*Aim*: Copy out the line that contains "hide_parts(node)", the line that contains "FLOOR_NEAR, NEAR_FROM = (0.56, 0.56, 0.56, 1), (0.16, -0.14)", and every line between them, exactly, and nothing else.

Source records:
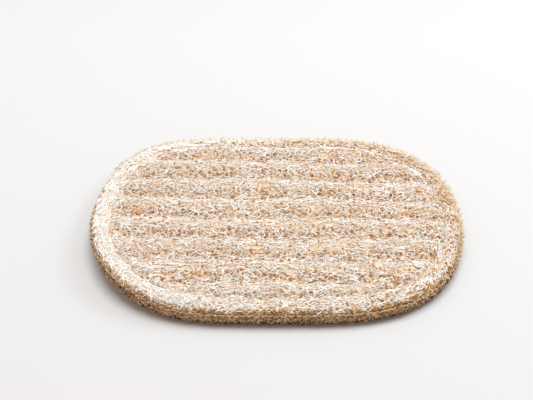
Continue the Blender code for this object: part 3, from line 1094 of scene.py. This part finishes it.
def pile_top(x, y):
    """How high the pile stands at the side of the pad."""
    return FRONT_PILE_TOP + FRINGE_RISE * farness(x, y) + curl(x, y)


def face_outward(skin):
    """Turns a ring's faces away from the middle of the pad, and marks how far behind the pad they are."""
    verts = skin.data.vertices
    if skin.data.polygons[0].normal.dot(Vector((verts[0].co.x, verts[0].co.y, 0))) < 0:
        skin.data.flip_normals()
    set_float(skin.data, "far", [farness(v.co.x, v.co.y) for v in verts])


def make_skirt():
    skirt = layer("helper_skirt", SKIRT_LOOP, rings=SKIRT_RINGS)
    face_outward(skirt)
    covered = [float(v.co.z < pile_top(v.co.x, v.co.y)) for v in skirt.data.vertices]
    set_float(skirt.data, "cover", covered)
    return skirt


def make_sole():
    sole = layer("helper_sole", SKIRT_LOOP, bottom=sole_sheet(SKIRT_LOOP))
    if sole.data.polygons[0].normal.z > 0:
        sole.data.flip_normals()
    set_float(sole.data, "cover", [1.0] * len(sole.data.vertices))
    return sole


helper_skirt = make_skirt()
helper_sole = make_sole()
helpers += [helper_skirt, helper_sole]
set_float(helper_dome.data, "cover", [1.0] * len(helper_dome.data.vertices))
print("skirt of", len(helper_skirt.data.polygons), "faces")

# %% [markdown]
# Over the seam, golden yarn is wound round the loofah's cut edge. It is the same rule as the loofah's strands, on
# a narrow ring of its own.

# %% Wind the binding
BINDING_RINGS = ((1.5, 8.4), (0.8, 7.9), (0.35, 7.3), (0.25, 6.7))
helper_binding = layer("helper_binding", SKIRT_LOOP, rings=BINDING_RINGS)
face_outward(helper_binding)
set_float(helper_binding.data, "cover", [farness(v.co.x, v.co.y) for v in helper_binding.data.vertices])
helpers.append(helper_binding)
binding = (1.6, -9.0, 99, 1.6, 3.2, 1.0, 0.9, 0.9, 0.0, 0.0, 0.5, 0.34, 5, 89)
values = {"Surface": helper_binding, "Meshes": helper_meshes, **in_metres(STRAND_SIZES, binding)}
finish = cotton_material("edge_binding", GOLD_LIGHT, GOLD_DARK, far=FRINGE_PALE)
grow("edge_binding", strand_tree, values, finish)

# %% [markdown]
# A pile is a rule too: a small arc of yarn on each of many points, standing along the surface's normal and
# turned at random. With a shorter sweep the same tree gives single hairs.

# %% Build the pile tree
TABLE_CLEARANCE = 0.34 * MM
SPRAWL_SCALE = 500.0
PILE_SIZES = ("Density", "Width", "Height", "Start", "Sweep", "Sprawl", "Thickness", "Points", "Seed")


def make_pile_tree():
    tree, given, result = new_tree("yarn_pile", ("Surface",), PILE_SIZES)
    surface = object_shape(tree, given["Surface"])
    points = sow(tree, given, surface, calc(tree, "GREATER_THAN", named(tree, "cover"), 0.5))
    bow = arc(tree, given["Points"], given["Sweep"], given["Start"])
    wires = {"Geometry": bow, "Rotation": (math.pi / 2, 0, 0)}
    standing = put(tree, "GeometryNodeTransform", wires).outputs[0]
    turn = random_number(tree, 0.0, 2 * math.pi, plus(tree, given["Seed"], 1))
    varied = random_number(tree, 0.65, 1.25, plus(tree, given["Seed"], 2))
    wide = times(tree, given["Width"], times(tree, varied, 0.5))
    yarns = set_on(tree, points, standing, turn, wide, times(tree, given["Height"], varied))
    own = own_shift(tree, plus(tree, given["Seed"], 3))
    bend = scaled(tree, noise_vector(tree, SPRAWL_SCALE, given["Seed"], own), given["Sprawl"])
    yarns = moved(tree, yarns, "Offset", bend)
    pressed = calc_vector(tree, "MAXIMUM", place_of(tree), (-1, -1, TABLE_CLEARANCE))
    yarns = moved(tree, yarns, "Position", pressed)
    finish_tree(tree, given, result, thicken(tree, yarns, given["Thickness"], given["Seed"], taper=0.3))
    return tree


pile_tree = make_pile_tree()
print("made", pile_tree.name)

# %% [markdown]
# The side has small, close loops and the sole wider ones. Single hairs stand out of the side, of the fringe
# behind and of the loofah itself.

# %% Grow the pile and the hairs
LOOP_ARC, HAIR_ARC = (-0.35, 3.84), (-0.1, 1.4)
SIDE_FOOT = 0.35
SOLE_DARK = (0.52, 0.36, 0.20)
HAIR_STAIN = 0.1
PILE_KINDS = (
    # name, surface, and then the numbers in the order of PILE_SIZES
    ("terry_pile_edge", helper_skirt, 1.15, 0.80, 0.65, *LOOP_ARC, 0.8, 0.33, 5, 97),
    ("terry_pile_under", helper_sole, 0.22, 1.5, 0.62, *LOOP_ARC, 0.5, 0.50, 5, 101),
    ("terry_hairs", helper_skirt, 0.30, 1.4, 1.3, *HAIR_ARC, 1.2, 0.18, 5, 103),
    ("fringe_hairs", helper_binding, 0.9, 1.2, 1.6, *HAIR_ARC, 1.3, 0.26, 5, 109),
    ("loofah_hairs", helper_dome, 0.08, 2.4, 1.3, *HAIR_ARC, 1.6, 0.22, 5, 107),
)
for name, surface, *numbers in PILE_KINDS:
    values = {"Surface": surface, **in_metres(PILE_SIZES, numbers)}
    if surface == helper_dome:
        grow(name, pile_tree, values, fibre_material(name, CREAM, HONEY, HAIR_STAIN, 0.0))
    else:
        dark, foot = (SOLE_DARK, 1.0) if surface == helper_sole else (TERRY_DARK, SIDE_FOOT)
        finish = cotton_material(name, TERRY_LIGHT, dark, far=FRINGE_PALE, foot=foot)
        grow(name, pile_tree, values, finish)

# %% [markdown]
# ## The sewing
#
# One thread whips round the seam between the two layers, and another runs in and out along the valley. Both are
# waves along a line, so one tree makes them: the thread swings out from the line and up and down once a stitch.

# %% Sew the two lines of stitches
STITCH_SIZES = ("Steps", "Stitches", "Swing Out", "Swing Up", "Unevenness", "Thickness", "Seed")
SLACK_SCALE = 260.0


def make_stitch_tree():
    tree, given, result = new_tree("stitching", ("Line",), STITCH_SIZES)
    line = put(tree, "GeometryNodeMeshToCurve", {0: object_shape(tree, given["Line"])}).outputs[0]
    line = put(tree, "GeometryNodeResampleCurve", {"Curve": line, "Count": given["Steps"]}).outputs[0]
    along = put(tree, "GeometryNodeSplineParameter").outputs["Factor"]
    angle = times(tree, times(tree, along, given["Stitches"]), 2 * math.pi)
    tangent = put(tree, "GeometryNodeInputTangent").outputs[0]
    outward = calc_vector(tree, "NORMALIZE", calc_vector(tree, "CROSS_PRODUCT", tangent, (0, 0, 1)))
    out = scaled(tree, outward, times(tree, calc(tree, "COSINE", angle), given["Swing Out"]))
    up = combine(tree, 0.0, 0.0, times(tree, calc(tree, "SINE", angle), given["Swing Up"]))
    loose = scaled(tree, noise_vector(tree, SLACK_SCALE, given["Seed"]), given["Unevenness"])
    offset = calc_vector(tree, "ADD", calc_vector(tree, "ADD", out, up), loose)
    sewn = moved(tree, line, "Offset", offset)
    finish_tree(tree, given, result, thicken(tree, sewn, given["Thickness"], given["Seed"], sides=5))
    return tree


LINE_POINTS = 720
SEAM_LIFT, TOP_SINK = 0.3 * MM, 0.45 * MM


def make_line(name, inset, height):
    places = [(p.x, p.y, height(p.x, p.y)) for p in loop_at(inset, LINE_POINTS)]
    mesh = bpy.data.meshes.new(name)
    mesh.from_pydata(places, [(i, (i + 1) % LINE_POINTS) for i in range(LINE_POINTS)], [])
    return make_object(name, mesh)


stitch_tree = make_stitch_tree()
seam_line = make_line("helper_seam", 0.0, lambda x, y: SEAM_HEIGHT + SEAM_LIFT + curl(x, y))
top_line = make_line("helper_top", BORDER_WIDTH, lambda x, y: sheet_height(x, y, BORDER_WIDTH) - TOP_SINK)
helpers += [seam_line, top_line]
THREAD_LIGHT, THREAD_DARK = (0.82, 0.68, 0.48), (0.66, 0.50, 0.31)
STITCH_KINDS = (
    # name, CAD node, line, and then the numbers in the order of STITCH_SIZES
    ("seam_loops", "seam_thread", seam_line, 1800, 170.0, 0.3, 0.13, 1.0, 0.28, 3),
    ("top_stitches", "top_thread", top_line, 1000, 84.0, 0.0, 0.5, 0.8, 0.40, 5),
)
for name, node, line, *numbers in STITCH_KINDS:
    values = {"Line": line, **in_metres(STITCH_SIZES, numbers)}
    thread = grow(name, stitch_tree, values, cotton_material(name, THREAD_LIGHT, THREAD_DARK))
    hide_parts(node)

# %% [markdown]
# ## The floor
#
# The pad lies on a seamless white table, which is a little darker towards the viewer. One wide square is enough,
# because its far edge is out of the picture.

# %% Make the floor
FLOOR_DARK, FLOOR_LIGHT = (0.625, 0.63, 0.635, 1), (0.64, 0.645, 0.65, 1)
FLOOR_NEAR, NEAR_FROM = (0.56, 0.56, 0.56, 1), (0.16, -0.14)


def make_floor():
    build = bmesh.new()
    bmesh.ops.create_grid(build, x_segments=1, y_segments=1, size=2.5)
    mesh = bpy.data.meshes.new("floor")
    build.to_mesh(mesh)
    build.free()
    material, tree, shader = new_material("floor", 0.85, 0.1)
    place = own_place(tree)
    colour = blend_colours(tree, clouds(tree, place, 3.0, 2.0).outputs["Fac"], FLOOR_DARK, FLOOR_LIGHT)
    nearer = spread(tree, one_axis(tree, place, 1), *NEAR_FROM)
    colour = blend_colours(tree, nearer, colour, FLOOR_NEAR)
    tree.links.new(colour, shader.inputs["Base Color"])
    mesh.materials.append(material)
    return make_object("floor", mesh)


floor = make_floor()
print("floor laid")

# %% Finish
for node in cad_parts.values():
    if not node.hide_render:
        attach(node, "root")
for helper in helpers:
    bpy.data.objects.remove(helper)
* * *
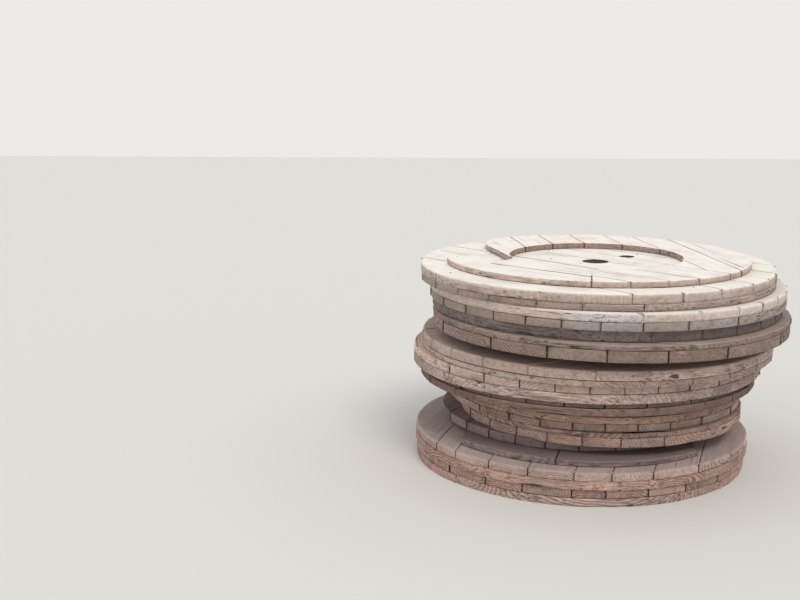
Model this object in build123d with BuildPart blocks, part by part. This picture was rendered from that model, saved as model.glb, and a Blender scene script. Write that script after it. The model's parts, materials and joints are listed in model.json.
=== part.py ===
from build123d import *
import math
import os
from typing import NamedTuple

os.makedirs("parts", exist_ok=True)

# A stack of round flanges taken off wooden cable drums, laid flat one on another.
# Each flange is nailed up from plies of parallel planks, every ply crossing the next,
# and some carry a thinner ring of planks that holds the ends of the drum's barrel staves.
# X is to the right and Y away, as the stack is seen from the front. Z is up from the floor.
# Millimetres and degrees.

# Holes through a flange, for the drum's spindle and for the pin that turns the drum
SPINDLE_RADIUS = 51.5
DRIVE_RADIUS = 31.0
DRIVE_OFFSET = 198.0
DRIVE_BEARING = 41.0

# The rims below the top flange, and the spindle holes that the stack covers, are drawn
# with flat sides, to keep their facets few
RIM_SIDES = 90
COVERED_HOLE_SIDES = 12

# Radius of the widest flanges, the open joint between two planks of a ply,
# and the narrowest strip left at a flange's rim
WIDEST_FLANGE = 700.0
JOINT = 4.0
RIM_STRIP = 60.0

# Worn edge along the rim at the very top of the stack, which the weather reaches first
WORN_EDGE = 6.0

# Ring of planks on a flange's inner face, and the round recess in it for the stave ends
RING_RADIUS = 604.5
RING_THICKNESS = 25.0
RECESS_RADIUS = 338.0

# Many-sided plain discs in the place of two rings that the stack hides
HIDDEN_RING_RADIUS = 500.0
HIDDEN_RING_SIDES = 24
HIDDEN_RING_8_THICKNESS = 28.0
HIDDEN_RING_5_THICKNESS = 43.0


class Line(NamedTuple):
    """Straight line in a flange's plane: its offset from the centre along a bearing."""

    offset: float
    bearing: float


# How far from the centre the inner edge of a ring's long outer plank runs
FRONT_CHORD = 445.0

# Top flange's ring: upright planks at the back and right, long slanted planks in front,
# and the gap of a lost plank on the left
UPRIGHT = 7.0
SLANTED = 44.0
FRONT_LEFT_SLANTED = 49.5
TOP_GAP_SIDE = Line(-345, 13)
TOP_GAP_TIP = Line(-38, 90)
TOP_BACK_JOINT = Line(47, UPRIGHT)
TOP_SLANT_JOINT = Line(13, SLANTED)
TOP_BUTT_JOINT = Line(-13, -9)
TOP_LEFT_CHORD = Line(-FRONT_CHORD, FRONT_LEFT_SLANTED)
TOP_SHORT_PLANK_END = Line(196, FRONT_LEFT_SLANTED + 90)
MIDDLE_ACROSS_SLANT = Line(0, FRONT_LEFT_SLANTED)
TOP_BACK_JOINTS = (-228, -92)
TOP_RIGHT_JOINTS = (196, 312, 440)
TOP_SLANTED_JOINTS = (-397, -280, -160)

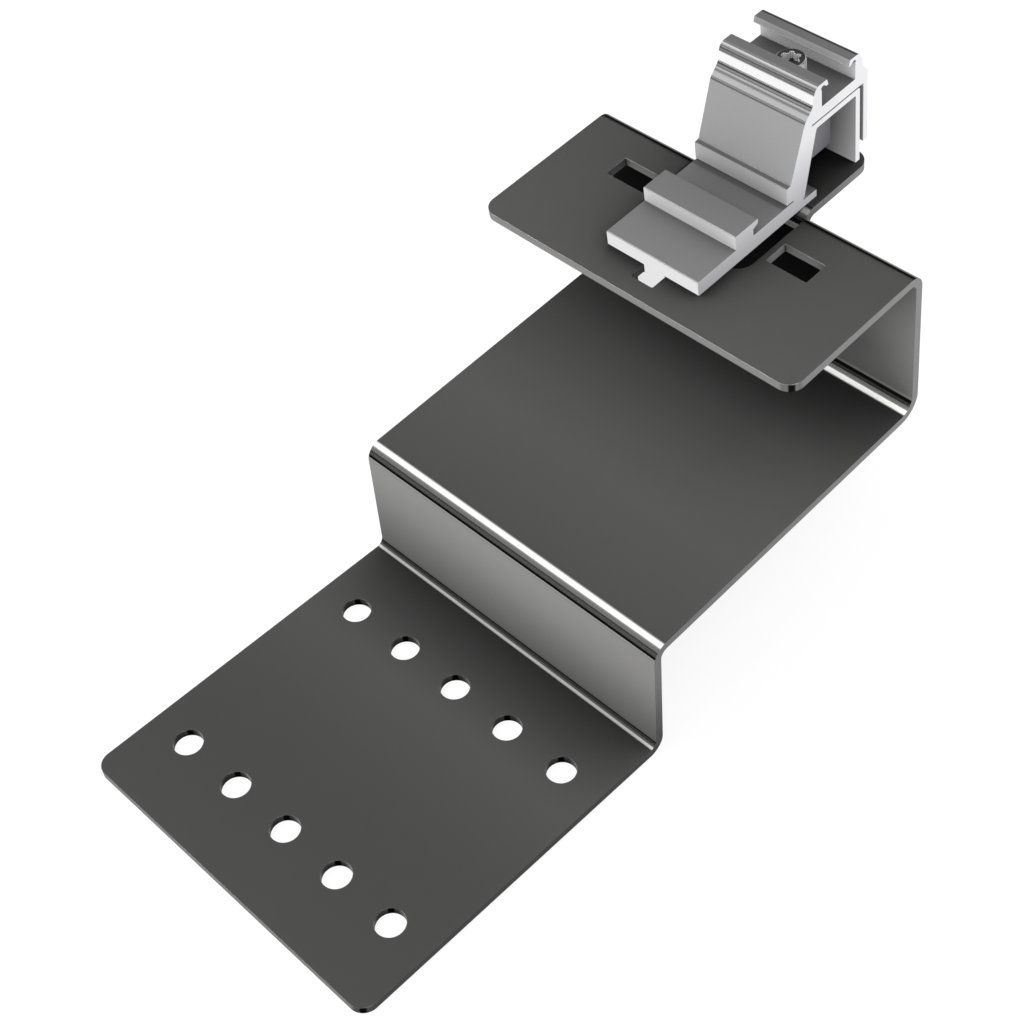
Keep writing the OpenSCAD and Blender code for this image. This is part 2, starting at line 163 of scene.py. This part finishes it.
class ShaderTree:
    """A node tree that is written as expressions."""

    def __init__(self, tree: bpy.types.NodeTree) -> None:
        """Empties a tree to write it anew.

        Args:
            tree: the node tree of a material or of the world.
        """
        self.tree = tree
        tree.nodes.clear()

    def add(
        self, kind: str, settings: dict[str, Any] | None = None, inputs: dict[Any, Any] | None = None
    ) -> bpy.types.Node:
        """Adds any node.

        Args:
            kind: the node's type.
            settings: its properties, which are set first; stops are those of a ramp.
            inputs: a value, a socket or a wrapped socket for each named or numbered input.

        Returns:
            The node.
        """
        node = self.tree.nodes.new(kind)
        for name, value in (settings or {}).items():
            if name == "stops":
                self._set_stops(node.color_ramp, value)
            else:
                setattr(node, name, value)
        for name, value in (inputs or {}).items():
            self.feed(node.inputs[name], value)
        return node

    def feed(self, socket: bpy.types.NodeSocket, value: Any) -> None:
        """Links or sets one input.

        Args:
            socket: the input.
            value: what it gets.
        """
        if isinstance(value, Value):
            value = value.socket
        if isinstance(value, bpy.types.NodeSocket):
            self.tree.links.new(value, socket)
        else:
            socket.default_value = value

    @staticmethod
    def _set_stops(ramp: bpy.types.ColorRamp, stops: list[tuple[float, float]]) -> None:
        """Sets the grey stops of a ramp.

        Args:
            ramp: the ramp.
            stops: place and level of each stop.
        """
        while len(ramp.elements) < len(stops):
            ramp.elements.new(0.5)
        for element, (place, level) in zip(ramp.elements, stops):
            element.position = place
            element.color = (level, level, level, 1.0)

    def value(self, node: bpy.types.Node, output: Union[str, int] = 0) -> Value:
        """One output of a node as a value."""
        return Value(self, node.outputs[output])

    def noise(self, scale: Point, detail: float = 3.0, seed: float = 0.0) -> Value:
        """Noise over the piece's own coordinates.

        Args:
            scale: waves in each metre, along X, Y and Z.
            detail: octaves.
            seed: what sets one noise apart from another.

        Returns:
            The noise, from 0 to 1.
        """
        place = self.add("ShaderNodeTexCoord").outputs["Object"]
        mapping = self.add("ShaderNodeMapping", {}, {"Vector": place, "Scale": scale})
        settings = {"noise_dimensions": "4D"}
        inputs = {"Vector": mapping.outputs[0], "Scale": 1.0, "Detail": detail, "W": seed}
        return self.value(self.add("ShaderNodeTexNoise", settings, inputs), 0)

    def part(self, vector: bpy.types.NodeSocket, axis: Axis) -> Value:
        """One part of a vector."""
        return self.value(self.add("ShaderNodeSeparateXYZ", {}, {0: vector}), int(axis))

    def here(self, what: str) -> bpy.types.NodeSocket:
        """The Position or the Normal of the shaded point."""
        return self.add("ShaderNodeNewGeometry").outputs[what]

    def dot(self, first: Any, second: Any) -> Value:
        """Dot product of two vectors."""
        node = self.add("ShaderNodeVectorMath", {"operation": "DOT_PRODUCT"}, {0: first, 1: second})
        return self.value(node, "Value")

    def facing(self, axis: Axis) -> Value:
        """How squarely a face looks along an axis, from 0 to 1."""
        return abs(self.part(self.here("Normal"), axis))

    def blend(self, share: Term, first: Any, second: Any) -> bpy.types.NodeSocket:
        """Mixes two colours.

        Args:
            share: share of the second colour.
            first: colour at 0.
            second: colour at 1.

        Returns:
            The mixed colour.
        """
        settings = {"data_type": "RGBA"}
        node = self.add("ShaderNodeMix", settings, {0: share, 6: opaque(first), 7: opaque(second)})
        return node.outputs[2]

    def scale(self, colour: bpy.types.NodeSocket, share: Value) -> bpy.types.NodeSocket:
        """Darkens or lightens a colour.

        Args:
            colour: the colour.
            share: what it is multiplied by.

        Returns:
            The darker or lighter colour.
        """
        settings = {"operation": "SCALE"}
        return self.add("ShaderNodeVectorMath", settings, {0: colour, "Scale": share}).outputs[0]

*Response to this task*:
    hide_parts(node)

# %% [markdown]
# ## The floor
#
# The pad lies on a seamless white table, which is a little darker towards the viewer. One wide square is enough,
# because its far edge is out of the picture.

# %% Make the floor
FLOOR_DARK, FLOOR_LIGHT = (0.625, 0.63, 0.635, 1), (0.64, 0.645, 0.65, 1)
FLOOR_NEAR, NEAR_FROM = (0.56, 0.56, 0.56, 1), (0.16, -0.14)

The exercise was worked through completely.